KALTBLUT: Your work has appeared in prominent publications like Rolling Stone, Vice, Forbes, and Billboard. How does this media attention impact your creative process and your connection with your fans?
It doesn’t. It’s nice of course, but at the end of the day that doesn’t fill my soul nor pay my bills. ;)
KALTBLUT: What are you most excited about for fans to hear in AMERICANO?
I just want them to feel the rollercoaster of emotions that I felt when I made it and when I listen to it. Some tracks are hilarious, some are sad, some are inspiring and some are fab. But they all mean something extremely important to me and they have been created with lots of attention and purpose.
KALTBLUT: Is there anything else you’d like to share about the album or any message for your fans as they experience AMERICANO for the first time?
Just try to decipher what it wants to tell you.

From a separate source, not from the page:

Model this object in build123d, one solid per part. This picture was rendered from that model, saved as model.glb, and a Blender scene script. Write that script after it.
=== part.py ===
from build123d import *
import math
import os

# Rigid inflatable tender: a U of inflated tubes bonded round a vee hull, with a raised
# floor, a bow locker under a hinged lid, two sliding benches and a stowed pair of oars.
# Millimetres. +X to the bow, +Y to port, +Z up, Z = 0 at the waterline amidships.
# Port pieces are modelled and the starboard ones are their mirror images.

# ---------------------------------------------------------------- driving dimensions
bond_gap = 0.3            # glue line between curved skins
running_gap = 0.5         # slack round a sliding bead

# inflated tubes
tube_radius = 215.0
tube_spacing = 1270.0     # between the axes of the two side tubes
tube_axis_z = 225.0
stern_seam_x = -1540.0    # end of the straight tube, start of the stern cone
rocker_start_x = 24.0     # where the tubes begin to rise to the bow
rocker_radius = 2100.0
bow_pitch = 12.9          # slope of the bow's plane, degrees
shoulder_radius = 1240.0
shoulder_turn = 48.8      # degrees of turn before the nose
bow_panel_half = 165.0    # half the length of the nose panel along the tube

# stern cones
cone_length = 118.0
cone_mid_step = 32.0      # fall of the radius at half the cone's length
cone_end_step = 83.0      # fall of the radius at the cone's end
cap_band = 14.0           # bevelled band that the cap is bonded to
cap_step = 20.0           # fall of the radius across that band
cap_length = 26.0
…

Again, I see the process as a spiritual one, so I like to believe that the way lyrics and the music come out is just the way they are supposed to come out. And they are as much a message for me as they are one for the people listening. All the tracks talk to each other and they are a small piece of one big picture. The videos fill in some gaps and can even clarify certain parts, but sometimes they will do the opposite. And hopefully, they will also laugh with me… because in the end, I do believe in laughter.